--- What needs to be done ---
Within the material below, locate the line with "Keep writing the build123d" and the line with "obj.parent = empty", then return those two lines and all lines between them, exactly as written.

--- Data rows ---
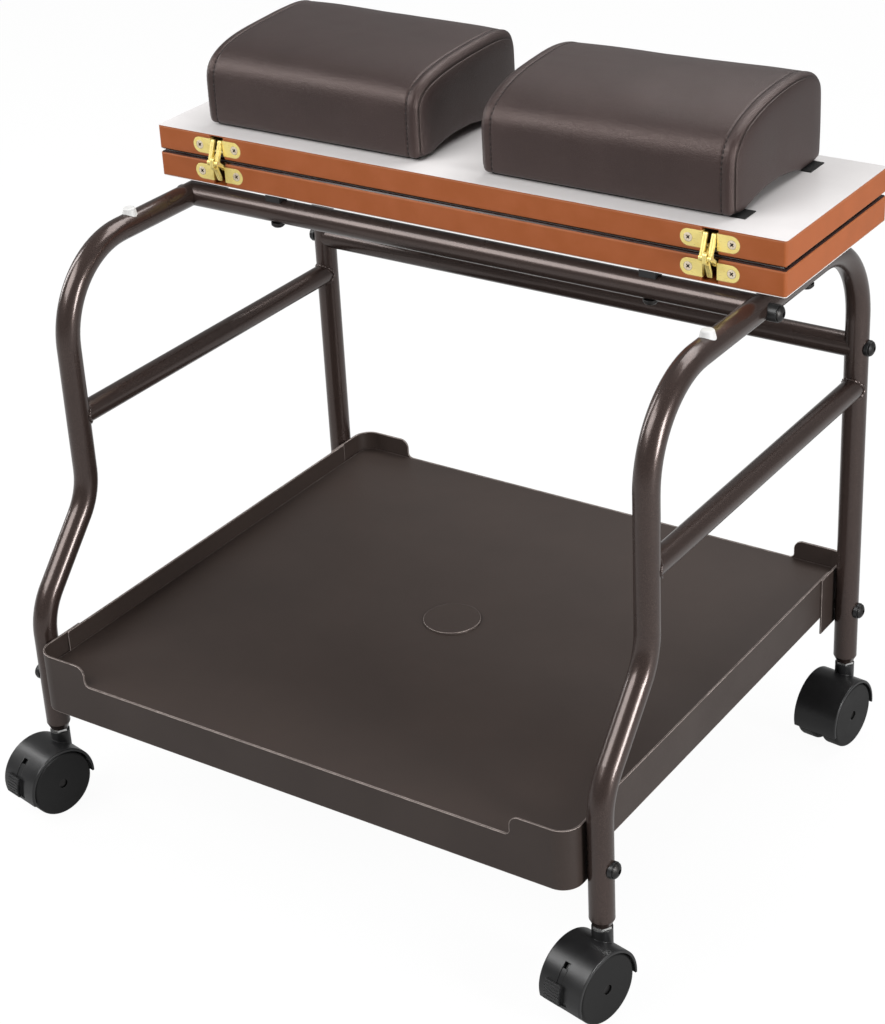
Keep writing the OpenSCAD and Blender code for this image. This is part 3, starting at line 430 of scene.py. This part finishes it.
dark_bolt = finish(
    "black oxide", PLATED,
    {"Base": rgb(0.022, 0.021, 0.021), "Tarnish": rgb(0.05, 0.045, 0.04),
     "Smooth": 0.32, "Rough": 0.48},
    bump=(0.1, 0.00005), shader={"Metallic": 0.6},
    edge=(0.0003, 0.5, rgb(0.16, 0.15, 0.145)))
bright_zinc = finish(
    "bright zinc", PLATED,
    {"Base": rgb(0.68, 0.68, 0.67), "Tarnish": rgb(0.36, 0.36, 0.37),
     "Smooth": 0.16, "Rough": 0.3},
    bump=(0.1, 0.00004), shader={"Metallic": 1.0})
brass_plate = finish(
    "brass plate", PLATED,
    {"Base": rgb(0.99, 0.82, 0.29), "Tarnish": rgb(0.90, 0.68, 0.18),
     "Smooth": 0.26, "Rough": 0.38},
    bump=(0.12, 0.00004), shader={"Metallic": 0.45},
    edge=(0.0006, 0.85, rgb(0.30, 0.17, 0.02)),
    masks=[depth_shade(CUP_DEPTHS, 0.9, rgb(0.045, 0.020, 0.006))])
hinge_steel = finish(
    "yellow passivated steel", PLATED,
    {"Base": rgb(0.90, 0.80, 0.46), "Tarnish": rgb(0.70, 0.52, 0.24),
     "Smooth": 0.26, "Rough": 0.40},
    bump=(0.12, 0.00004), shader={"Metallic": 0.55},
    edge=(0.0003, 0.5, rgb(0.24, 0.13, 0.03)),
    masks=[depth_shade(ARM_DEPTHS, 0.85, rgb(0.045, 0.018, 0.008))])
plate_screw = finish(
    "passivated screw", PLATED,
    {"Base": rgb(0.88, 0.76, 0.58), "Tarnish": rgb(0.66, 0.48, 0.32),
     "Smooth": 0.24, "Rough": 0.36},
    bump=(0.1, 0.00004), shader={"Metallic": 0.5},
    edge=(0.0004, 0.6, rgb(0.16, 0.09, 0.04)),
    masks=[depth_shade(CROSS_DEPTHS, 1.0, rgb(0.016, 0.003, 0.006))])
black_nylon = finish(
    "black nylon", MOULDED,
    {"Base": rgb(0.011, 0.011, 0.0115), "Pale": rgb(0.017, 0.017, 0.0175),
     "Grain size": 0.0007, "Smooth": 0.30, "Rough": 0.40},
    bump=(0.10, 0.00006), edge=(0.0006, 0.35, rgb(0.06, 0.06, 0.06)))
wheel_nylon = finish(
    "grey nylon", MOULDED,
    {"Base": rgb(0.0060, 0.0059, 0.0059), "Pale": rgb(0.0095, 0.0094, 0.0094),
     "Grain size": 0.0006, "Smooth": 0.42, "Rough": 0.52},
    bump=(0.10, 0.00006), shader={"Specular IOR Level": 0.25},
    edge=(0.0006, 0.3, rgb(0.10, 0.10, 0.10)))
white_bumper = finish(
    "white rubber", MOULDED,
    {"Base": rgb(0.62, 0.62, 0.61), "Pale": rgb(0.68, 0.68, 0.68),
     "Grain size": 0.0008, "Smooth": 0.40, "Rough": 0.5},
    bump=(0.06, 0.00005),
    shader={"Subsurface Weight": 0.1, "Subsurface Radius": (0.002, 0.002, 0.002)})
edge_paint = finish(
    "orange brown edge paint", MOULDED,
    {"Base": EDGE_BROWN, "Pale": rgb(0.395, 0.116, 0.044),
     "Grain size": 0.0011, "Smooth": 0.42, "Rough": 0.52},
    bump=(0.16, 0.00006), shader={"Specular IOR Level": 0.22},
    edge=(0.0011, 0.5, rgb(0.62, 0.30, 0.15)),
    masks=[joint_shade(half_gap=0.0014, rim=0.01)])
laminate = finish(
    "white laminate", MOULDED,
    {"Base": rgb(0.78, 0.755, 0.75), "Pale": rgb(0.81, 0.785, 0.78),
     "Grain size": 0.0015, "Smooth": 0.14, "Rough": 0.19},
    bump=(0.03, 0.00004), shader={"Specular IOR Level": 0.5},
    masks=[(SIDE, {"Above": BOARD_UNDER + EDGE_FROM, "Below": BOARD_UNDER + POCKET_TO},
            EDGE_BROWN),
           joint_shade(half_gap=0.0016, rim=0.0030)])
tape_black = finish(
    "hook and loop tape", MOULDED,
    {"Base": rgb(0.006, 0.006, 0.006), "Pale": rgb(0.022, 0.021, 0.021),
     "Grain size": 0.0009, "Smooth": 0.8, "Rough": 0.95},
    bump=(0.9, 0.0004))
thread = finish(
    "brown thread", MOULDED,
    {"Base": rgb(0.008, 0.005, 0.0045), "Pale": rgb(0.016, 0.010, 0.009),
     "Grain size": 0.0003, "Smooth": 0.5, "Rough": 0.62},
    bump=(0.3, 0.0001))
leather = leatherette()

SLOT_FINISHES = {
    "bronze_paint": tube_paint, "zinc_steel": bright_zinc, "black_steel": dark_bolt,
    "black_plastic": black_nylon, "wheel_plastic": wheel_nylon,
    "white_rubber": white_bumper, "board_edge": edge_paint, "white_face": laminate,
    "brass": brass_plate, "hinge_steel": hinge_steel, "black_tape": tape_black,
    "brown_leather": leather,
}


def dress_nodes():
    """Gives each carried-over node the finish of its slot in the record. The tray's painted
    sheets, the hinge plates' screws and the axles' blackened ends have finishes of their own."""
    slots = {row["node"]: row["material_slot"] for row in frame["record"]["subparts"]}
    for name, thing in nodes.items():
        material = SLOT_FINISHES[slots[name]]
        if material is tube_paint and name.startswith("tray_"):
            material = sheet_paint
        if name.endswith("_hinge_screws"):
            material = plate_screw
        if name.startswith("axle_"):
            material = dark_bolt
        for place in thing.material_slots:
            place.material = material


# Mesh helpers

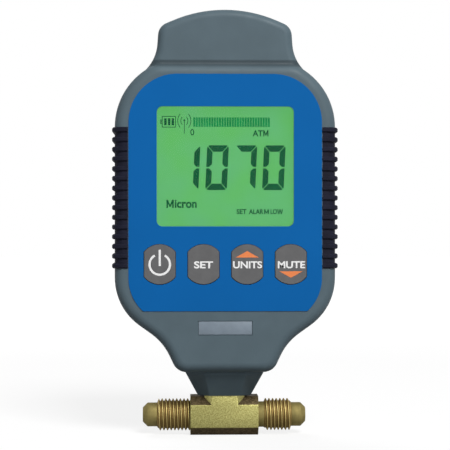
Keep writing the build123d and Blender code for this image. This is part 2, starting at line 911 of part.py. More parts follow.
def main():
    """Write every node."""
    save(front_shell(), "front_shell")
    save(rear_shell(), "rear_shell")
    save(grip(-1), "left_grip")
    save(grip(1), "right_grip")
    save(face_label(), "face_label")
    save(display_window(), "display_window")
    for name, x in zip(key_names, key_x):
        save(push_key(x), f"{name}_key")
        save(switch_plunger(x), f"{name}_plunger")
    save(key_switches(), "key_switches")
    save(lcd_glass(), "lcd_glass")
    save(backlight(), "backlight")
    save(lcd_connectors(), "lcd_connectors")
    save(lcd_frame(), "lcd_frame")
    save(circuit_board(), "circuit_board")
    save(board_screws(), "board_screws")
    save(main_chip(), "main_chip")
    save(buzzer(), "buzzer")
    save(sensor_socket(), "sensor_socket")
    save(sensor_leads(), "sensor_leads")
    save(housing_screws(), "housing_screws")
    save(battery(), "battery")
    save(battery_snap(), "battery_snap")
    save(battery_leads(), "battery_leads")
    save(battery_door(), "battery_door")
    save(battery_pad(), "battery_pad")
    save(flare_tee(), "flare_tee")
    save(stem_seal(), "stem_seal")
    save(stem_clip(), "stem_clip")
    save(sensor_can(), "sensor_can")
    save(sensor_header(), "sensor_header")
    save(sensing_bead(), "sensing_bead")


main()
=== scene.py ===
"""The looks of a handheld digital vacuum gauge that stands on a brass flare tee.

Sizes are millimetres until a piece is put in the scene, which is in metres.
"""

from math import asin, ceil, cos, degrees, pi, radians, sin, tan

import bmesh
import bpy
from bpy.props import FloatProperty, FloatVectorProperty, IntProperty, PointerProperty
from mathutils import Matrix, Vector


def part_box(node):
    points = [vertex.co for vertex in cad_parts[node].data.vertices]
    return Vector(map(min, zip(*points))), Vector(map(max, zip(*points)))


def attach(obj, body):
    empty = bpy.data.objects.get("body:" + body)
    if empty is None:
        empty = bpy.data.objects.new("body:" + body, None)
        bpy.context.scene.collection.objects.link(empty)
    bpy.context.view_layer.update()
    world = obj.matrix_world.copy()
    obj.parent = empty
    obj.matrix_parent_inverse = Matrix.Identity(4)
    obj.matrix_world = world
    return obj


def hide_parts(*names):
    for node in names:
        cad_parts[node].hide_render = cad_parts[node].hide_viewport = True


bl_info = {
    "name": "Vacuum gauge",
    "version": (1, 0, 0),
    "blender": (4, 5, 0),
    "location": "View3D > Sidebar > Gauge",
    "description": "Finishes, print, display, keys and threads of a handheld vacuum gauge",
    "category": "Object",
}

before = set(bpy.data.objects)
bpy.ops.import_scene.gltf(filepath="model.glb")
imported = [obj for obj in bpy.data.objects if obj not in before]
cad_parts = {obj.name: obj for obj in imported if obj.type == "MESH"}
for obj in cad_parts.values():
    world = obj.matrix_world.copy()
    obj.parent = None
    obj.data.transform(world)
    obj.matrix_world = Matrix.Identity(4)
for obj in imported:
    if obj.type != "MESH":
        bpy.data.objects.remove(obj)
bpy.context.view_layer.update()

MILLIMETRE = 0.001
HOUSING = "housing"
KEY_NAMES = ("power", "set", "units", "mute")


def srgb(red, green, blue):
    """A colour as it looks on a screen, 0 to 255, as the linear values that shaders use."""
    shares = [value / 255 for value in (red, green, blue)]
    return tuple(s / 12.92 if s <= 0.04045 else ((s + 0.055) / 1.055) ** 2.4 for s in shares)


def colour(name, description, red, green, blue):
    """A colour property with its default given as screen values."""
    default = srgb(red, green, blue)
    return FloatVectorProperty(
        name=name, description=description, subtype="COLOR", size=3, min=0, max=1, default=default
    )


def length(name, description, default, low):
    """A length property in millimetres, with the least that it may be."""
    return FloatProperty(name=name, description=description, default=default, min=low)


def node_box(node):
    """The lowest and highest corners of a node of the frame, in millimetres."""
    low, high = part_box(node)
    return low / MILLIMETRE, high / MILLIMETRE


class GaugeColours(bpy.types.PropertyGroup):
    """Colours of the finishes."""

    housing: colour("Housing", "Grey of the moulded housing", 88, 104, 112)
    grip: colour("Grips", "Black of the rubber side grips", 30, 31, 44)
    label: colour("Label", "Blue of the printed front label", 18, 101, 172)
    key: colour("Keys", "Grey of the keys", 106, 106, 107)
    legend: colour("Legends", "White of the legends on the keys", 250, 250, 250)
    arrow: colour("Arrows", "Orange of the two triangles", 246, 142, 86)
    plate: colour("Plate", "Grey of the bare plate under the label", 122, 135, 147)
    display: colour("Display", "Green of the lit display", 101, 190, 103)
    segment: colour("Segments", "Dark green of the display's segments", 22, 84, 52)
    bars: colour("Bar graph", "Green of the display's bar graph", 30, 132, 72)
    brass: colour("Brass", "Yellow of the forged brass", 172, 167, 108)
    skin: colour("Forging skin", "Brown of the forging's sloped faces", 104, 90, 64)


class GaugeSizes(bpy.types.PropertyGroup):
    """Sizes of the print, the display's characters and the threads, in millimetres."""

    digit_height: length("Digit height", "Height of the large digits", 15.3, 5)
    digit_width: length("Digit width", "Width of one large digit", 7.4, 3)
    digit_pitch: length("Digit pitch", "Step from digit to digit", 9.73, 4)
    digit_upright: length("Upright stroke", "Width of an upright segment", 1.95, 0.5)
    digit_level: length("Level stroke", "Height of a level segment", 2.2, 0.5)
    digit_slant: FloatProperty(
        name="Digit slant", description="Lean of the large digits", subtype="ANGLE", default=radians(2.6)
    )
    bar_count: IntProperty(name="Bars", description="Number of bars in the bar graph", default=30, min=2)
    thread_pitch: length("Thread pitch", "20 threads to the inch", 1.27, 0.5)
    thread_depth: length("Thread depth", "Crest to root", 0.80, 0.2)


class GaugeLooks(bpy.types.PropertyGroup):
    """Everything that a user of the gauge would change."""

    colours: PointerProperty(type=GaugeColours)
    sizes: PointerProperty(type=GaugeSizes)


def looks():
    """The scene's gauge settings."""
    return bpy.context.scene.gauge_looks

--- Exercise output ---
Keep writing the build123d and Blender code for this image. This is part 2, starting at line 911 of part.py. More parts follow.
def main():
    """Write every node."""
    save(front_shell(), "front_shell")
    save(rear_shell(), "rear_shell")
    save(grip(-1), "left_grip")
    save(grip(1), "right_grip")
    save(face_label(), "face_label")
    save(display_window(), "display_window")
    for name, x in zip(key_names, key_x):
        save(push_key(x), f"{name}_key")
        save(switch_plunger(x), f"{name}_plunger")
    save(key_switches(), "key_switches")
    save(lcd_glass(), "lcd_glass")
    save(backlight(), "backlight")
    save(lcd_connectors(), "lcd_connectors")
    save(lcd_frame(), "lcd_frame")
    save(circuit_board(), "circuit_board")
    save(board_screws(), "board_screws")
    save(main_chip(), "main_chip")
    save(buzzer(), "buzzer")
    save(sensor_socket(), "sensor_socket")
    save(sensor_leads(), "sensor_leads")
    save(housing_screws(), "housing_screws")
    save(battery(), "battery")
    save(battery_snap(), "battery_snap")
    save(battery_leads(), "battery_leads")
    save(battery_door(), "battery_door")
    save(battery_pad(), "battery_pad")
    save(flare_tee(), "flare_tee")
    save(stem_seal(), "stem_seal")
    save(stem_clip(), "stem_clip")
    save(sensor_can(), "sensor_can")
    save(sensor_header(), "sensor_header")
    save(sensing_bead(), "sensing_bead")


main()
=== scene.py ===
"""The looks of a handheld digital vacuum gauge that stands on a brass flare tee.

Sizes are millimetres until a piece is put in the scene, which is in metres.
"""

from math import asin, ceil, cos, degrees, pi, radians, sin, tan

import bmesh
import bpy
from bpy.props import FloatProperty, FloatVectorProperty, IntProperty, PointerProperty
from mathutils import Matrix, Vector


def part_box(node):
    points = [vertex.co for vertex in cad_parts[node].data.vertices]
    return Vector(map(min, zip(*points))), Vector(map(max, zip(*points)))


def attach(obj, body):
    empty = bpy.data.objects.get("body:" + body)
    if empty is None:
        empty = bpy.data.objects.new("body:" + body, None)
        bpy.context.scene.collection.objects.link(empty)
    bpy.context.view_layer.update()
    world = obj.matrix_world.copy()
    obj.parent = empty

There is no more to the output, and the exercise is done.